There’s a feeding frenzy going on in east Greeley and it has nothing to do with cows. Rather, Greeley’s “bugs” are chomping away while keeping the city’s wastewater environmentally sustainable.
These bugs -- what our wastewater treatment operators lovingly refer to as the “Nitrifiers” and PAOs -- have been happy little workers for decades. But soon, their microscopic lives will change for the better.
Keeping the bugs happy
Let’s face it, cleaning wastewater has never been glamorous, but these bugs might as well have a red carpet to an all-star premiere where they will munch away in the all-you-can-eat line at the buffet. Put simply, the city is working to expand their buffet table. In wastewater terms, the city is building new treatment basins where microorganisms that make up the city’s nitrifying force can eat more alongside a lot more friends.
Removing nutrients to meet new state regulation
A new regulation, also known as “Reg. 85” by the Water Quality Control Division, mandates that municipalities work even harder to reduce the amount of “nutrients” that are put back into bodies of water such as the Poudre River after treatment at the Greeley Wastewater Treatment and Reclamation Facility. There, the waste is cleaned and filtered out, with remaining treated water pumped back downstream of the Poudre River.
The regulation mandates municipalities reduce nitrogen and phosphorous levels in their effluent (treated wastewater). Nutrients -- nitrogen and phosphorous -- are byproducts of human and animal waste and common fertilizers. Excess nutrients in water creates blooms of algae, which use up the oxygen in the water that marine life need to survive. Too much algae can kill off an entire food chain in bodies of water such as the growing ‘dead zone’ in the Gulf of Mexico.
Creating the right conditions for biology to work
The city’s job is to keep the feeding frenzy going, using biology to keep the algae fuel to a minimum. In the right conditions, monitored 24/7, nitrifiers and PAOs (phosphorous accumulating organisms) feed on the nutrients present in the municipal waste. That leads them through a complex biological process in which the nitrifiers convert ammonia into nitrogen gas, which is released into the atmosphere. PAOs collect phosphorus in the waste and congeals where operators can remove it. That is later applied to agricultural land as fertilizer.

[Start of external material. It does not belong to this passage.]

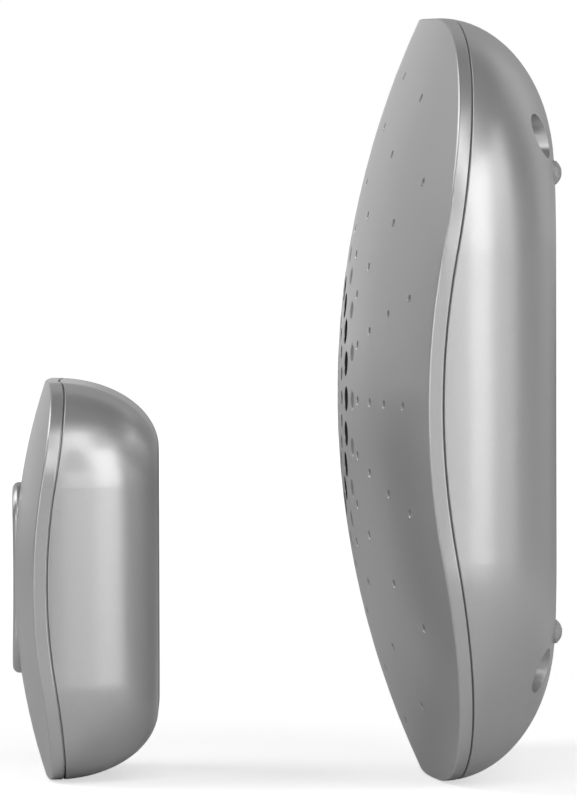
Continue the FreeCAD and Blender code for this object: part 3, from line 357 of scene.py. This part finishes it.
# Plastics, rubbers, papers and boards: the same grain, each with its own values
grainLooks = {
    "door_plastic": {
        "dark": (0.3, 0.3, 0.31), "light": (0.36, 0.36, 0.37), "rough": (0.45, 0.6),
        "grains": 2600, "clouds": 40, "deep": 0.00003,
    },
    "dark_plastic": {
        "dark": (0.02, 0.02, 0.022), "light": (0.05, 0.05, 0.052), "rough": (0.4, 0.6),
        "grains": 3200, "clouds": 90, "deep": 0.00002,
    },
    "plunger_plastic": {
        "dark": (0.6, 0.59, 0.55), "light": (0.74, 0.73, 0.7), "rough": (0.3, 0.45),
        "grains": 2000, "clouds": 150, "deep": 0.00001,
    },
    "ferrite": {
        "dark": (0.03, 0.03, 0.033), "light": (0.075, 0.075, 0.08), "rough": (0.5, 0.75),
        "grains": 3600, "clouds": 220, "deep": 0.00004,
    },
    "cone_paper": {
        "dark": (0.02, 0.02, 0.02), "light": (0.06, 0.058, 0.055), "rough": (0.75, 0.95),
        "grains": 2400, "clouds": 380, "deep": 0.00007,
    },
    "cap_paper": {
        "dark": (0.03, 0.03, 0.03), "light": (0.08, 0.078, 0.075), "rough": (0.7, 0.9),
        "grains": 2800, "clouds": 420, "deep": 0.00005,
    },
    "fibre_board": {
        "dark": (0.16, 0.08, 0.035), "light": (0.36, 0.22, 0.11), "rough": (0.6, 0.8),
        "grains": 1800, "clouds": 500, "deep": 0.00004,
    },
    "cell_sleeve": {
        "dark": (0.05, 0.06, 0.085), "light": (0.075, 0.088, 0.12), "rough": (0.22, 0.34),
        "grains": 900, "clouds": 60, "deep": 0.00001,
    },
    "silicone": {
        "dark": (0.42, 0.43, 0.44), "light": (0.56, 0.57, 0.58), "rough": (0.4, 0.55),
        "grains": 1800, "clouds": 140, "deep": 0.00002,
    },
    "foam": {
        "dark": (0.012, 0.012, 0.012), "light": (0.07, 0.07, 0.07), "rough": (0.85, 1.0),
        "grains": 2600, "clouds": 700, "deep": 0.00016,
    },
    "surround_rubber": {
        "dark": (0.016, 0.016, 0.016), "light": (0.036, 0.036, 0.036), "rough": (0.45, 0.6),
        "grains": 3000, "clouds": 120, "deep": 0.00002,
    },
}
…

Construction of new basins to meet regulation
To meet the new requirements, the city is undertaking a $35.5 million construction project at the WTRF. Greeley is constructing specialized treatment basins that will upgrade the site’s organic treatment capacity. The city also is rerouting the water flow in the basins, allowing the ability to take a basin off line while keeping the bugs happy and complying with the new state regulations. This is the first phase of scheduled plant improvements through 2036.
What the construction and enhancements do now to remove more nutrients will potentially earn the city extra time before having to implement even stricter nutrient removal guidelines that will come into play in the future.
Treating wastewater is getting more complicated, but Greeley operators are on top of making the entire process more environmentally sustainable so not only the state but Mother Nature can be happy – just like the bugs.